Data lines ->

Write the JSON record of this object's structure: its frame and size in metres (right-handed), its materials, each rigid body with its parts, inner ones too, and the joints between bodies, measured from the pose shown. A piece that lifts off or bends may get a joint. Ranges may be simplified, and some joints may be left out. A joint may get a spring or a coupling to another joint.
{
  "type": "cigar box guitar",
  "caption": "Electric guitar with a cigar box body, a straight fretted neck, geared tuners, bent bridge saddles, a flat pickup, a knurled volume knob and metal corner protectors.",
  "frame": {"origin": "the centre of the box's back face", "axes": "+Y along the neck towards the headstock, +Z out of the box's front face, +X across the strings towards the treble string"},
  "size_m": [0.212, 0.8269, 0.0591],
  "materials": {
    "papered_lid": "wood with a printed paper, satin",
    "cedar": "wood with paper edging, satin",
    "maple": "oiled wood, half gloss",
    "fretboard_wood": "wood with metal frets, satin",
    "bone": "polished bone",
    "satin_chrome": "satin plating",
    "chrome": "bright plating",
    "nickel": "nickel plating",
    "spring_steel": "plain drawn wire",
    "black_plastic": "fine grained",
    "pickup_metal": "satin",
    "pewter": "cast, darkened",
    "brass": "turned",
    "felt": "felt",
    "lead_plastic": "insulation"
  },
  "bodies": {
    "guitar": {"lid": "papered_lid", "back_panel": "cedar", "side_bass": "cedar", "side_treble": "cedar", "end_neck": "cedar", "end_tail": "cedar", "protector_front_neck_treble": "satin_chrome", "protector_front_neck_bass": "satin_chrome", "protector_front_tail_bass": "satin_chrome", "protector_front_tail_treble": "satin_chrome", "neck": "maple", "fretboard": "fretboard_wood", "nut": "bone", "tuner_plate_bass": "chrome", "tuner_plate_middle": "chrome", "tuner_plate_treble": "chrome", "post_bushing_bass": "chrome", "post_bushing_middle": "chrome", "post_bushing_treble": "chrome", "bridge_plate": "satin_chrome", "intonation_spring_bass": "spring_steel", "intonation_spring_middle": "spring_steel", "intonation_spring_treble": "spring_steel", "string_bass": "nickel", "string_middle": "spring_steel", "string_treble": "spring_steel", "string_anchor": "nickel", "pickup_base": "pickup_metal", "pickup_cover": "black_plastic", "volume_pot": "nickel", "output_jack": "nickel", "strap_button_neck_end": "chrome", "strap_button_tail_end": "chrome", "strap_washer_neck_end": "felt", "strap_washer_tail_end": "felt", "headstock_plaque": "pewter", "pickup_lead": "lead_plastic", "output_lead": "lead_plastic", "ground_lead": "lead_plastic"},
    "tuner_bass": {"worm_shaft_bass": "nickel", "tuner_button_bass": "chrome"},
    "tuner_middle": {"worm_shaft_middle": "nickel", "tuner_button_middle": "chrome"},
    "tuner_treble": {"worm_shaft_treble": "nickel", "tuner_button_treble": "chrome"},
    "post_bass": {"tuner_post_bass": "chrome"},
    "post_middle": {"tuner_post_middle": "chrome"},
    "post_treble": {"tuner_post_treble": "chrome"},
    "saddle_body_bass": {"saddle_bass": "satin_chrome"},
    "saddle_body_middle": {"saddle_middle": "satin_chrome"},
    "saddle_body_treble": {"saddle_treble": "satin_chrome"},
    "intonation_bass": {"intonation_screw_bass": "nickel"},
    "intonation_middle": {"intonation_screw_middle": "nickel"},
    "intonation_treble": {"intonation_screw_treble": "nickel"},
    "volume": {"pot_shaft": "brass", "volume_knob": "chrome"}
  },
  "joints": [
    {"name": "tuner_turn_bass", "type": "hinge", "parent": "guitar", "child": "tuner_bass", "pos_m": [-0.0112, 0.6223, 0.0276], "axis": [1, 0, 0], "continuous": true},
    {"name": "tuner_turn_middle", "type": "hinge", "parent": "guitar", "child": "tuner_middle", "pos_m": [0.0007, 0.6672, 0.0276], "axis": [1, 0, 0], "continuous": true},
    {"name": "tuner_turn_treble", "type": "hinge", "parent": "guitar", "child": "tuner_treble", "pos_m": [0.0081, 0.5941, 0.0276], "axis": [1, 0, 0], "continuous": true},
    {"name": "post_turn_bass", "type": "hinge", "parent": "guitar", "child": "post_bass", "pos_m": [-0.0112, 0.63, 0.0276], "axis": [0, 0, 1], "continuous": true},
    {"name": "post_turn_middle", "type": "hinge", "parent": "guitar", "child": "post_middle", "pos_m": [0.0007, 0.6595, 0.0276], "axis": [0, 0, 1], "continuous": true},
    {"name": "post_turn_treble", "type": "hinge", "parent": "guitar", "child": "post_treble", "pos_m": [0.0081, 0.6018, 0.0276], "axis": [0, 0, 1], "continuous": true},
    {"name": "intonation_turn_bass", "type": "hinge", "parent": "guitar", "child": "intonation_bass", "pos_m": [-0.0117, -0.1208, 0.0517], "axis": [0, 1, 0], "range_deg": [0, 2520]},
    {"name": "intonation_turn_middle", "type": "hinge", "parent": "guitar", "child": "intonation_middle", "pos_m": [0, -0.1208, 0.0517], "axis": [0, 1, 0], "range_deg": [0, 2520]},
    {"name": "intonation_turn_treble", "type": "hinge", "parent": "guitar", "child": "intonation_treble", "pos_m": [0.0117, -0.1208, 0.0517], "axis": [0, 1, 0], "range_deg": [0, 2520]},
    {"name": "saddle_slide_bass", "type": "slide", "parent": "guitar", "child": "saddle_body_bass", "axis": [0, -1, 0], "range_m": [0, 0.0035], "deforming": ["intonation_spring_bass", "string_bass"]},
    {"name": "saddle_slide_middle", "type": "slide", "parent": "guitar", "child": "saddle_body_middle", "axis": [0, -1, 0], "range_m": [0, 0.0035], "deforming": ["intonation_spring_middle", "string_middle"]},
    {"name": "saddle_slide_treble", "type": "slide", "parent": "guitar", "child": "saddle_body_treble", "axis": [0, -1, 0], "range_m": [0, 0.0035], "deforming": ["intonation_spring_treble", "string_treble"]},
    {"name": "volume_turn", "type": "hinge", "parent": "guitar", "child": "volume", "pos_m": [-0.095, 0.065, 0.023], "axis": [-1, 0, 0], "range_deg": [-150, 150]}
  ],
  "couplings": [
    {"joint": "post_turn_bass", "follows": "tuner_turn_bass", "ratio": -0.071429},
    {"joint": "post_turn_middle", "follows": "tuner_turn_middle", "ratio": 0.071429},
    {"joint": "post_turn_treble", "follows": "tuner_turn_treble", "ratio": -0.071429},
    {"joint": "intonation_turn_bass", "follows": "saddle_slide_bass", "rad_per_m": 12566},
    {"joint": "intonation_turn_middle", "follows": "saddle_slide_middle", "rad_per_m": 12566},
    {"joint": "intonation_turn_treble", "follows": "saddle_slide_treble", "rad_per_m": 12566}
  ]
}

Work to complete -> Write out the entire listing exactly.

Output of the task ->
Write the JSON record of this object's structure: its frame and size in metres (right-handed), its materials, each rigid body with its parts, inner ones too, and the joints between bodies, measured from the pose shown. A piece that lifts off or bends may get a joint. Ranges may be simplified, and some joints may be left out. A joint may get a spring or a coupling to another joint.
{
  "type": "cigar box guitar",
  "caption": "Electric guitar with a cigar box body, a straight fretted neck, geared tuners, bent bridge saddles, a flat pickup, a knurled volume knob and metal corner protectors.",
  "frame": {"origin": "the centre of the box's back face", "axes": "+Y along the neck towards the headstock, +Z out of the box's front face, +X across the strings towards the treble string"},
  "size_m": [0.212, 0.8269, 0.0591],
  "materials": {
    "papered_lid": "wood with a printed paper, satin",
    "cedar": "wood with paper edging, satin",
    "maple": "oiled wood, half gloss",
    "fretboard_wood": "wood with metal frets, satin",
    "bone": "polished bone",
    "satin_chrome": "satin plating",
    "chrome": "bright plating",
    "nickel": "nickel plating",
    "spring_steel": "plain drawn wire",
    "black_plastic": "fine grained",
    "pickup_metal": "satin",
    "pewter": "cast, darkened",
    "brass": "turned",
    "felt": "felt",
    "lead_plastic": "insulation"
  },
  "bodies": {
    "guitar": {"lid": "papered_lid", "back_panel": "cedar", "side_bass": "cedar", "side_treble": "cedar", "end_neck": "cedar", "end_tail": "cedar", "protector_front_neck_treble": "satin_chrome", "protector_front_neck_bass": "satin_chrome", "protector_front_tail_bass": "satin_chrome", "protector_front_tail_treble": "satin_chrome", "neck": "maple", "fretboard": "fretboard_wood", "nut": "bone", "tuner_plate_bass": "chrome", "tuner_plate_middle": "chrome", "tuner_plate_treble": "chrome", "post_bushing_bass": "chrome", "post_bushing_middle": "chrome", "post_bushing_treble": "chrome", "bridge_plate": "satin_chrome", "intonation_spring_bass": "spring_steel", "intonation_spring_middle": "spring_steel", "intonation_spring_treble": "spring_steel", "string_bass": "nickel", "string_middle": "spring_steel", "string_treble": "spring_steel", "string_anchor": "nickel", "pickup_base": "pickup_metal", "pickup_cover": "black_plastic", "volume_pot": "nickel", "output_jack": "nickel", "strap_button_neck_end": "chrome", "strap_button_tail_end": "chrome", "strap_washer_neck_end": "felt", "strap_washer_tail_end": "felt", "headstock_plaque": "pewter", "pickup_lead": "lead_plastic", "output_lead": "lead_plastic", "ground_lead": "lead_plastic"},
    "tuner_bass": {"worm_shaft_bass": "nickel", "tuner_button_bass": "chrome"},
    "tuner_middle": {"worm_shaft_middle": "nickel", "tuner_button_middle": "chrome"},
    "tuner_treble": {"worm_shaft_treble": "nickel", "tuner_button_treble": "chrome"},
    "post_bass": {"tuner_post_bass": "chrome"},
    "post_middle": {"tuner_post_middle": "chrome"},
    "post_treble": {"tuner_post_treble": "chrome"},
    "saddle_body_bass": {"saddle_bass": "satin_chrome"},
    "saddle_body_middle": {"saddle_middle": "satin_chrome"},
    "saddle_body_treble": {"saddle_treble": "satin_chrome"},
    "intonation_bass": {"intonation_screw_bass": "nickel"},
    "intonation_middle": {"intonation_screw_middle": "nickel"},
    "intonation_treble": {"intonation_screw_treble": "nickel"},
    "volume": {"pot_shaft": "brass", "volume_knob": "chrome"}
  },
  "joints": [
    {"name": "tuner_turn_bass", "type": "hinge", "parent": "guitar", "child": "tuner_bass", "pos_m": [-0.0112, 0.6223, 0.0276], "axis": [1, 0, 0], "continuous": true},
    {"name": "tuner_turn_middle", "type": "hinge", "parent": "guitar", "child": "tuner_middle", "pos_m": [0.0007, 0.6672, 0.0276], "axis": [1, 0, 0], "continuous": true},
    {"name": "tuner_turn_treble", "type": "hinge", "parent": "guitar", "child": "tuner_treble", "pos_m": [0.0081, 0.5941, 0.0276], "axis": [1, 0, 0], "continuous": true},
    {"name": "post_turn_bass", "type": "hinge", "parent": "guitar", "child": "post_bass", "pos_m": [-0.0112, 0.63, 0.0276], "axis": [0, 0, 1], "continuous": true},
    {"name": "post_turn_middle", "type": "hinge", "parent": "guitar", "child": "post_middle", "pos_m": [0.0007, 0.6595, 0.0276], "axis": [0, 0, 1], "continuous": true},
    {"name": "post_turn_treble", "type": "hinge", "parent": "guitar", "child": "post_treble", "pos_m": [0.0081, 0.6018, 0.0276], "axis": [0, 0, 1], "continuous": true},
    {"name": "intonation_turn_bass", "type": "hinge", "parent": "guitar", "child": "intonation_bass", "pos_m": [-0.0117, -0.1208, 0.0517], "axis": [0, 1, 0], "range_deg": [0, 2520]},
    {"name": "intonation_turn_middle", "type": "hinge", "parent": "guitar", "child": "intonation_middle", "pos_m": [0, -0.1208, 0.0517], "axis": [0, 1, 0], "range_deg": [0, 2520]},
    {"name": "intonation_turn_treble", "type": "hinge", "parent": "guitar", "child": "intonation_treble", "pos_m": [0.0117, -0.1208, 0.0517], "axis": [0, 1, 0], "range_deg": [0, 2520]},
    {"name": "saddle_slide_bass", "type": "slide", "parent": "guitar", "child": "saddle_body_bass", "axis": [0, -1, 0], "range_m": [0, 0.0035], "deforming": ["intonation_spring_bass", "string_bass"]},
    {"name": "saddle_slide_middle", "type": "slide", "parent": "guitar", "child": "saddle_body_middle", "axis": [0, -1, 0], "range_m": [0, 0.0035], "deforming": ["intonation_spring_middle", "string_middle"]},
    {"name": "saddle_slide_treble", "type": "slide", "parent": "guitar", "child": "saddle_body_treble", "axis": [0, -1, 0], "range_m": [0, 0.0035], "deforming": ["intonation_spring_treble", "string_treble"]},
    {"name": "volume_turn", "type": "hinge", "parent": "guitar", "child": "volume", "pos_m": [-0.095, 0.065, 0.023], "axis": [-1, 0, 0], "range_deg": [-150, 150]}
  ],
  "couplings": [
    {"joint": "post_turn_bass", "follows": "tuner_turn_bass", "ratio": -0.071429},
    {"joint": "post_turn_middle", "follows": "tuner_turn_middle", "ratio": 0.071429},
    {"joint": "post_turn_treble", "follows": "tuner_turn_treble", "ratio": -0.071429},
    {"joint": "intonation_turn_bass", "follows": "saddle_slide_bass", "rad_per_m": 12566},
    {"joint": "intonation_turn_middle", "follows": "saddle_slide_middle", "rad_per_m": 12566},
    {"joint": "intonation_turn_treble", "follows": "saddle_slide_treble", "rad_per_m": 12566}
  ]
}